I have made more progress on the mobile phone subject. We are going with Android as the platform but the bulk of the subject will be platform agnostic.
The initial plan was to use iPhone as the device for teaching (driven by their popularity). However, after carefully considering the practical aspects (need for dedicated Mac labs, teaching Objective-C and the learning curve involved) we are going with Android.
Broad topics that we will cover are:
1. Mobile devices -- Hardware and Operating Systems (we will cover general principles with Android & iPhone as case studies)
2. Interaction Design and UX (mainly usability related aspects and applying a design approach that works well -- navigation and state charts)

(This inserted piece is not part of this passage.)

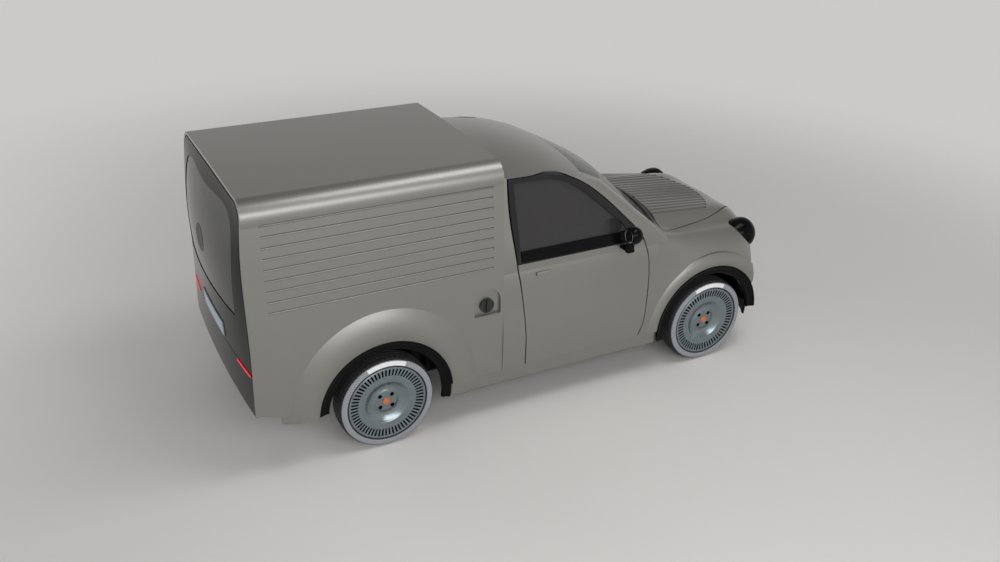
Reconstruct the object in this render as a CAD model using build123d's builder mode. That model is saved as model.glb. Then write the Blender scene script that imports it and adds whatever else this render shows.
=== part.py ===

3. Development Tools, Libraries and Frameworks (Android and iPhone. Will add Windows Mobile 7 if sufficient detail is available)
4. Design Patterns for User Interface Development (Splash screens, Status updates, MVC, Passing information around, modality, state handling, event handling etc.)
5. Data Handling (File, Network I/O, Local DBMS like sqLite, Resource bundles)
6. Mobile Web Applications (Concepts, Principles, Design patterns, HTML5)
7. Programming mobile devices (Concept-Design-Program-Deploy. Android as the dev. platform)
Teaching method will be based on lectures with demos, spikes, 2 short tests and a portfolio.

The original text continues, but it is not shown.